Friday, June 25, 2010

Back of the Moon

Well, the warm weather seems to have faded to a sultry gloom outside at the moment. It feels like a shower is brewing, and hopefully it will pass overnight and let the sun back out for tomorrow. We are hoping to mosey on down to Sheffield Pride tomorrow afternoon if it is nice, but we shall see.

Today has been a reasonably productive work-at-home day, with most of the things ticked off of my to-do list by half-past five. I've just mowed the lawn and done a bit of ironing, so it is now time to catch up on my games of Carcassonne and Words with Friends. Two of the games that I am playing at the moment seem to be going for monster scores and I've just racked up 113 with 'TEAPOTS' on a triple word score.

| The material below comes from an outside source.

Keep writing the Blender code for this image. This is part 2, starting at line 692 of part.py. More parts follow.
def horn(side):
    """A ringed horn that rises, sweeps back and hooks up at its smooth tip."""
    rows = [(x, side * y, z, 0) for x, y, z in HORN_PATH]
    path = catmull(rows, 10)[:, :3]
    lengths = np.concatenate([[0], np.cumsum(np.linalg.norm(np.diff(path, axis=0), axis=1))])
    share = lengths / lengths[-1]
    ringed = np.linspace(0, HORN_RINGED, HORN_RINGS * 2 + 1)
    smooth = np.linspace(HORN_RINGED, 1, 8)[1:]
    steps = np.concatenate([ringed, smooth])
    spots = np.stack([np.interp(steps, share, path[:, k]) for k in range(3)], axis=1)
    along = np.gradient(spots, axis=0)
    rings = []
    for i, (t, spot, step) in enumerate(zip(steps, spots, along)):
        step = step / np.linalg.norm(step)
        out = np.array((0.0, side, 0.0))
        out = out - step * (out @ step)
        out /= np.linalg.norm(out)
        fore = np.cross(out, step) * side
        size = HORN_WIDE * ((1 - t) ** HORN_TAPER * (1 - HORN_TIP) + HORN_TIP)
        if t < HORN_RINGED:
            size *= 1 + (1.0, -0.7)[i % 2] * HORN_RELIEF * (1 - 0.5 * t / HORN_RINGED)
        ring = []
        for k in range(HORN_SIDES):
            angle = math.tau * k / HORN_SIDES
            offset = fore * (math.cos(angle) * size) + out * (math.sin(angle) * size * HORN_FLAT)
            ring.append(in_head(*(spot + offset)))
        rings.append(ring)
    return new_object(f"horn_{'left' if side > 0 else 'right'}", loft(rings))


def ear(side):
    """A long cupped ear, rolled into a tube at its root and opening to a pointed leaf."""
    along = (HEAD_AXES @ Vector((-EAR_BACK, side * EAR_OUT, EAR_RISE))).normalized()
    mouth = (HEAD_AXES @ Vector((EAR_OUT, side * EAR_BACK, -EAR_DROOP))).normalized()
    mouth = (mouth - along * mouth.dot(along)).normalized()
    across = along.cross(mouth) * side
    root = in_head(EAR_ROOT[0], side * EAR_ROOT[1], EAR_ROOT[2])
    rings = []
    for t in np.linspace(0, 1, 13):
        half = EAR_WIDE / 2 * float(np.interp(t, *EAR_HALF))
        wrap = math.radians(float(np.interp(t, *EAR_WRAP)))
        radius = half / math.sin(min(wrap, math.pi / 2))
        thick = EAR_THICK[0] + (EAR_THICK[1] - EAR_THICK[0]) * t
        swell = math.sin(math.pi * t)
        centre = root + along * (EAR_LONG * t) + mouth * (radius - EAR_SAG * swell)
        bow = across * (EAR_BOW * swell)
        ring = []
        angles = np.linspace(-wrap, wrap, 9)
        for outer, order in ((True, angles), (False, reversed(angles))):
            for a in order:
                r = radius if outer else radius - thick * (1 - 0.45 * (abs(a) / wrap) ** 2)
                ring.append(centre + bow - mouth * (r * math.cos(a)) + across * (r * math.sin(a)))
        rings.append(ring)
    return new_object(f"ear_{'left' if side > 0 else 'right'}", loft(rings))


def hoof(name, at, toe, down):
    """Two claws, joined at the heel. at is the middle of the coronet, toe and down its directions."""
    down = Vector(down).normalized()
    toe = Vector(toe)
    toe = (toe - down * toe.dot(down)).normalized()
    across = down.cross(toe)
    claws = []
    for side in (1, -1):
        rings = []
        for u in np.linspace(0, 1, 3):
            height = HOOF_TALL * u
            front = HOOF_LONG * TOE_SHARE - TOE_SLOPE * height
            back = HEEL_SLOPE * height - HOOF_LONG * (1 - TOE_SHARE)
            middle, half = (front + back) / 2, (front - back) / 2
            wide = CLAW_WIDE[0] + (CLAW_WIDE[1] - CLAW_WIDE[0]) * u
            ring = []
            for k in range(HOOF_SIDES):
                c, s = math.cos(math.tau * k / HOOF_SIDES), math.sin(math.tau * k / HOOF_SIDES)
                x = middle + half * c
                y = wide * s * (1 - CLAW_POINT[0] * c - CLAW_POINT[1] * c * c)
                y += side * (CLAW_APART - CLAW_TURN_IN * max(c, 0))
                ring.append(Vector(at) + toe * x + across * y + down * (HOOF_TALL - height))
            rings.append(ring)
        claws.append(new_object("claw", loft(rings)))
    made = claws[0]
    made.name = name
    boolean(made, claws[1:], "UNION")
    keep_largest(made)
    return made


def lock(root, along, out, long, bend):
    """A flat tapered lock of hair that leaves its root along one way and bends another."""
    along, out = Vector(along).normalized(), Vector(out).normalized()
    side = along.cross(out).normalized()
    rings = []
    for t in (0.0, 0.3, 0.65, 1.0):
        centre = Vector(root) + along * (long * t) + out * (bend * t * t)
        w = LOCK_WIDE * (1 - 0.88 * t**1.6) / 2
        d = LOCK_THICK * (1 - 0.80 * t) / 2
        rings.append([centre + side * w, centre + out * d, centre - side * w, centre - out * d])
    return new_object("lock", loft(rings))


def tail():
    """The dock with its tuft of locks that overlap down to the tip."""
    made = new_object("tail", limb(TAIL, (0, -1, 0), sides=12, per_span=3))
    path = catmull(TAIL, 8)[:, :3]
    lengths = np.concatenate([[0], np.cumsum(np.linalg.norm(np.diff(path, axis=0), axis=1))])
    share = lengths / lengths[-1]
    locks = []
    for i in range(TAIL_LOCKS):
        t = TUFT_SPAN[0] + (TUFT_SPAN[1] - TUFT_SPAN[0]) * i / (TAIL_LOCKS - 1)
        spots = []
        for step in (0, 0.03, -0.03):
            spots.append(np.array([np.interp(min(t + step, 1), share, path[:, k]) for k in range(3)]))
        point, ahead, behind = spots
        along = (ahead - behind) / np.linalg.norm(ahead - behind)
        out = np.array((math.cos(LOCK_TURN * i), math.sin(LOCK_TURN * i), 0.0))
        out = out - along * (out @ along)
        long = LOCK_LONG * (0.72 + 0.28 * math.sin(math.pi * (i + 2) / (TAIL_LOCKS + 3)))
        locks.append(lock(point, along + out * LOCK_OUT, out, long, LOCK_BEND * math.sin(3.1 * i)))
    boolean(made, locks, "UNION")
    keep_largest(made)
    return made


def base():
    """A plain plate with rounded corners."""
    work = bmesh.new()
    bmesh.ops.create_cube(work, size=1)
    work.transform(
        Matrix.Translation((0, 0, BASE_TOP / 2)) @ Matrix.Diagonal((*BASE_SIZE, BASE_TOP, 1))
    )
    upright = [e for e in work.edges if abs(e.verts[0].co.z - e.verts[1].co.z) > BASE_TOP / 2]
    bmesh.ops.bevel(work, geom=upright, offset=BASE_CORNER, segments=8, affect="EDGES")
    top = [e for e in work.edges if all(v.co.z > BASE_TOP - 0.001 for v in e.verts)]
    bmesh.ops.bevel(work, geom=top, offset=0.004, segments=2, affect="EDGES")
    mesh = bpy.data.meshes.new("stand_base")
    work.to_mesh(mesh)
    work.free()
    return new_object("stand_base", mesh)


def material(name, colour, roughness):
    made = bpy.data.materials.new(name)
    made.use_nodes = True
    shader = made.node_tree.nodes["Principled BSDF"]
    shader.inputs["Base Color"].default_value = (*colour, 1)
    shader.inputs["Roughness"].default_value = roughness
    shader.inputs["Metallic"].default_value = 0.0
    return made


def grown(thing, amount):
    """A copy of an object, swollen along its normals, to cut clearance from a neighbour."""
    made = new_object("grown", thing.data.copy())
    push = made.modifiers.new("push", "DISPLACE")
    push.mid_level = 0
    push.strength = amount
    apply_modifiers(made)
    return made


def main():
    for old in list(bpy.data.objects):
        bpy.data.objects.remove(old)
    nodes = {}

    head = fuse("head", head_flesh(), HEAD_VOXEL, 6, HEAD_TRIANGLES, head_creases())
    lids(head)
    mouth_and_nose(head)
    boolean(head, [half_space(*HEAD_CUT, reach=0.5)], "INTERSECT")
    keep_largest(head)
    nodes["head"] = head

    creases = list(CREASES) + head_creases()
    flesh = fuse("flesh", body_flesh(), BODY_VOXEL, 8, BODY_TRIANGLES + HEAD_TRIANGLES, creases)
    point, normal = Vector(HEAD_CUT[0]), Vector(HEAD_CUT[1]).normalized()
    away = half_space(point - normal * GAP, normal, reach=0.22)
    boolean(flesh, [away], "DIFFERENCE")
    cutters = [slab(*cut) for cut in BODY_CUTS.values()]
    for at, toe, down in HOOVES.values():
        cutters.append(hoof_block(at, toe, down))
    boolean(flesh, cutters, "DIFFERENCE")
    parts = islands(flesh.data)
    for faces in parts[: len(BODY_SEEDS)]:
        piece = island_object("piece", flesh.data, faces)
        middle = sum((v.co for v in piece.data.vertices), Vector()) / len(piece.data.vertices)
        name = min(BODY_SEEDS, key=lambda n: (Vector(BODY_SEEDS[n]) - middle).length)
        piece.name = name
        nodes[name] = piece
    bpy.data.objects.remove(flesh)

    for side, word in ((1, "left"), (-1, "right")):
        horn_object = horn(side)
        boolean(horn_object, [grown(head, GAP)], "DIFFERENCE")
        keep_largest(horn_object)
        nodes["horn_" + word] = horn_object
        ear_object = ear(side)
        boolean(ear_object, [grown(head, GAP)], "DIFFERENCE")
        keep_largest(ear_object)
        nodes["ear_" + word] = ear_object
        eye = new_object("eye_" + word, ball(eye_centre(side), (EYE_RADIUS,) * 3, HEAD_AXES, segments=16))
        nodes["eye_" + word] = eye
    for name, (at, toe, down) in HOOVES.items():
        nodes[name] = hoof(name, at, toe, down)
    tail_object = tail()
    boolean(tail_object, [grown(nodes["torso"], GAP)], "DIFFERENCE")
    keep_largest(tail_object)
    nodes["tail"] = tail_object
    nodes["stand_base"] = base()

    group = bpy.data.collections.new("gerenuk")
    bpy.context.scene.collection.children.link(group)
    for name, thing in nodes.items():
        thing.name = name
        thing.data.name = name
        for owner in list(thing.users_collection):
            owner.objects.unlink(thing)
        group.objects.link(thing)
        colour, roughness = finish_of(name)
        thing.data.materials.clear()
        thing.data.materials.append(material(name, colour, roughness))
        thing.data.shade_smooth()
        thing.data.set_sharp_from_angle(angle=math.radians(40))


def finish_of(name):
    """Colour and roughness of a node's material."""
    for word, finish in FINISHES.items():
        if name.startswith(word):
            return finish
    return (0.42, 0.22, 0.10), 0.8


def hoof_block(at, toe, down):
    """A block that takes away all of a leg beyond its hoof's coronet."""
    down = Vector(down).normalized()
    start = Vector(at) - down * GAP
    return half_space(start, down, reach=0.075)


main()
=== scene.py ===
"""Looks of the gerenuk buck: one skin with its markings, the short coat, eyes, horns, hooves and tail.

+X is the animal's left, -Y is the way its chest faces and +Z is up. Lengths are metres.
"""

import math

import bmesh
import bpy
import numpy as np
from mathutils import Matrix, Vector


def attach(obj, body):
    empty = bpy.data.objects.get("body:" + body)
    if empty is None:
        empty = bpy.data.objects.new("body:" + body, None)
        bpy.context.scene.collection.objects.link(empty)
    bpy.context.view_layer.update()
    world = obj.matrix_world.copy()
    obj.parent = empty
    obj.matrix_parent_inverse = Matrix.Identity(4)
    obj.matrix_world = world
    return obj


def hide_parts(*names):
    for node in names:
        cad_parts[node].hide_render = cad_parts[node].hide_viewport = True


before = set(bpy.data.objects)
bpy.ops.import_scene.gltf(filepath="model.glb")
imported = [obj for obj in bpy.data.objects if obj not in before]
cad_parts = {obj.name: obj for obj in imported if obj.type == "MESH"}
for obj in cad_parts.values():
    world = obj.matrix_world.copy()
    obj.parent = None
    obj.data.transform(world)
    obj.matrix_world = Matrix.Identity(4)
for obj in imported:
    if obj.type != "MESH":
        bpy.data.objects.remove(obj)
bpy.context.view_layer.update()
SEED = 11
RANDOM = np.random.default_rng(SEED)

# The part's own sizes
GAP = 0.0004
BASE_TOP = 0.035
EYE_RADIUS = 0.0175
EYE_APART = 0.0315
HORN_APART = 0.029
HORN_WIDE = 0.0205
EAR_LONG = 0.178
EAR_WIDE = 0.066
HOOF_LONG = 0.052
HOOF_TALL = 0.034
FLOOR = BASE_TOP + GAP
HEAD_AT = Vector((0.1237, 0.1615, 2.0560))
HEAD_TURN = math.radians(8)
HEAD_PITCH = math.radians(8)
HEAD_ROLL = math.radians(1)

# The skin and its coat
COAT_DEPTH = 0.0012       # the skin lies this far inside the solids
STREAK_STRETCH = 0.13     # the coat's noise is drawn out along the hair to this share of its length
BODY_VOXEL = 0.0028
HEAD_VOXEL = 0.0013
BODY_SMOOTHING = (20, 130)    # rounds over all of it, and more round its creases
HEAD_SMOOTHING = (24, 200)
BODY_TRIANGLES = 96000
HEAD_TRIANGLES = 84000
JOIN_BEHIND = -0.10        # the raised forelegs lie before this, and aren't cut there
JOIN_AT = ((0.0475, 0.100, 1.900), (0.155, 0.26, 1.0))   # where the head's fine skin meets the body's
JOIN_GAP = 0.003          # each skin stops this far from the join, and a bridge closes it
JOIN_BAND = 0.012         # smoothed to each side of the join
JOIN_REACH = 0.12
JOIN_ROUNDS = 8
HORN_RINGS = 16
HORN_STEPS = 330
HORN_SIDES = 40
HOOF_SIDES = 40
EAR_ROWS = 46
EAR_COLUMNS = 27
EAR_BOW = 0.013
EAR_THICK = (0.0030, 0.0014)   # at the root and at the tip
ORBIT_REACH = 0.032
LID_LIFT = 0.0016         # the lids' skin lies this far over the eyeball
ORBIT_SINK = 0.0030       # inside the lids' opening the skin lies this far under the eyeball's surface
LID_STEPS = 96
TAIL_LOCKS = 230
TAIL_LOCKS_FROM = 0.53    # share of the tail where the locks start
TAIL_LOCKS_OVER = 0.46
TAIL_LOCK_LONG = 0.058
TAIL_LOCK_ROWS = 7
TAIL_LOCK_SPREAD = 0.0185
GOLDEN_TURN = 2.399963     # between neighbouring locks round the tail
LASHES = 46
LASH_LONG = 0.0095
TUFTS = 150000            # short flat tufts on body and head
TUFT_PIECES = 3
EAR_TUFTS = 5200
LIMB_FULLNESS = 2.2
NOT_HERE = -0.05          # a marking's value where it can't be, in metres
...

Which is nice.

In religion news, I note that the Vatican is 'indignant' about police raids on their offices in Belgium looking for evidence of child abuse by church officials. Whatever happened to them pledging to co-operate fully with the police? Apparently they are concerned about the confidentiality of victims? Oh, really? Well, I think my response can be summed up thusly.

In other religion news, apparently Pakistan are going to monitoring Google in case there is anything on the internet that might be offensive to Muslims. What they intend to do about it is left as an exercise for the reader, but they have already blocked Youtube and Facebook, with Facebook CEO Mark Zuckerberg facing a threat of a possible death penalty. Now, causing offense is the *last* thing that I want to do, but there's a word for a man who marries a six year old girl and I'll leave that as another exercise for the reader.

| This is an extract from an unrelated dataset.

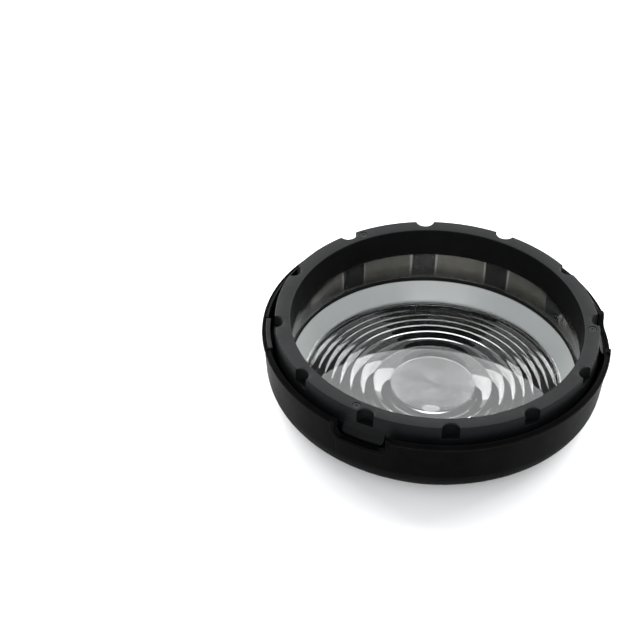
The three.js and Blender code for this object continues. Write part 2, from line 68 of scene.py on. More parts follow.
def fillet(corners, steps=4):
    """A closed outline of (r, z, radius) corners with each corner rounded to its radius."""
    points = []
    for i, (r, z, radius) in enumerate(corners):
        here = Vector((r, z))
        if radius <= 0:
            points.append((r, z))
            continue
        before = (Vector(corners[i - 1][:2]) - here).normalized()
        after = (Vector(corners[(i + 1) % len(corners)][:2]) - here).normalized()
        half = before.angle(after) / 2
        centre = here + (before + after).normalized() * (radius / math.sin(half))
        start = here + before * (radius / math.tan(half)) - centre
        end = here + after * (radius / math.tan(half)) - centre
        sweep = start.angle_signed(end)
        for k in range(steps + 1):
            turned = start.copy()
            turned.rotate(Matrix.Rotation(-sweep * k / steps, 2))
            points.append(tuple(centre + turned))
    return points


def finish_mesh(name, verts, faces, sharp=32.0, merge=0.002):
    """A new object with clean topology, smooth where it bends less than sharp degrees."""
    mesh = bpy.data.meshes.new(name)
    mesh.from_pydata([tuple(c * MM for c in v) for v in verts], [], faces)
    bm = bmesh.new()
    bm.from_mesh(mesh)
    bmesh.ops.remove_doubles(bm, verts=bm.verts, dist=merge * MM)
    bmesh.ops.dissolve_degenerate(bm, edges=bm.edges, dist=merge * MM)
    bmesh.ops.recalc_face_normals(bm, faces=bm.faces)
    bm.to_mesh(mesh)
    bm.free()
    mesh.shade_smooth()
    mesh.set_sharp_from_angle(angle=math.radians(sharp))
    obj = bpy.data.objects.new(name, mesh)
    bpy.context.scene.collection.objects.link(obj)
    return obj


def swept(sections, closed=True):
    """Vertices and faces of a skin through (azimuth, outline) sections of equal length."""
    count = len(sections[0][1])
    verts = []
    for azimuth, outline in sections:
        c, s = math.cos(math.radians(azimuth)), math.sin(math.radians(azimuth))
        verts += [(r * c, r * s, z) for r, z in outline]
    faces = []
    total = len(sections)
    for i in range(total if closed else total - 1):
        j = (i + 1) % total
        for k in range(count):
            m = (k + 1) % count
            faces.append((i * count + k, j * count + k, j * count + m, i * count + m))
    if not closed:
        faces.append(tuple(range(count)))
        faces.append(tuple((total - 1) * count + k for k in reversed(range(count))))
    return verts, faces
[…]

Anyhoo, it's Friday night which means WINE and PIZZA and BIG BROTHER and, joy of joys, a new series of the IT Crowd. Huzzah!

2 comments:

Anonymous Me said...

I just put the IT Crowd on my netflix queue.

Very distressing news from Pakistan.

thermalsatsuma said...

I think that you can watch IT crowd on the 4OD site as well, but I'm not sure what hoops you'll have to jump through to get to it in the US.

It's the paternalistic arrogance of Pakistan that gets to me. They obviously can't trust their own people to decide what is and isn't offensive on the internet for themselves.